Coloma represents yet another example of the differences between sub zones, but also of the diversity of producers and styles. The feeling I got, which was shared by many of the winegrowers I visited, is that the appellation does not add much value and it can even act as a hindrance to creativity.
With a little bit more altitude and freshness, Matanegra, to the south of Tierra de Barros is Fernando Toribio’s base. He is breaking a few clichés at Viña Puebla, the family winery. His cheap and cheerful Mu range (30,000 bottles, €3) includes a blend of Tempranillo (50%) and Macabeo (50%) to bring the extra freshness of the white variety. The practice of blending red and white grapes is not allowed in the appellation, hence this wine is sold as VT Extremadura. But Fernando is also pondering to drop the DO status from his new red Garnachas vinified as white under the Maná brand (€9 and 1,903 bottles for the barrel-fermented example).
It remains to be seen whether the new team who has taken control of the DO Ribera del Guadiana Regulatory Body will be able to change things.

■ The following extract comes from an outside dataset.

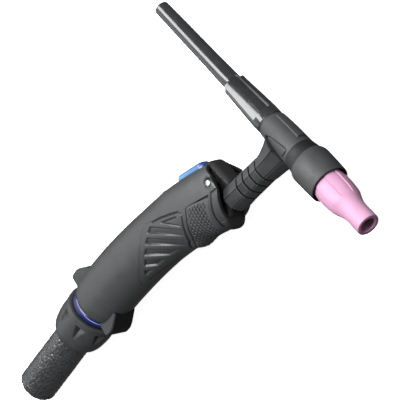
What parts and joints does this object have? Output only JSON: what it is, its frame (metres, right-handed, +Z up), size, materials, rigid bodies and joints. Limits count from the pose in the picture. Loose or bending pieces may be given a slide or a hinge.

According to the new vice-president, Antonio Losada from Palacio Quemado, the first steps will be aimed at redefining the specifications of the wines under the DO umbrella and launch a study of new varieties.
In a region where dry-land farming is almost impossible, mechanical harvests (fresh and nocturnal) are synonymous with quality and there is no history of bottled wine, it makes perfect sense to open the gates to experimentation and to focus efforts on adapting varieties to specific areas.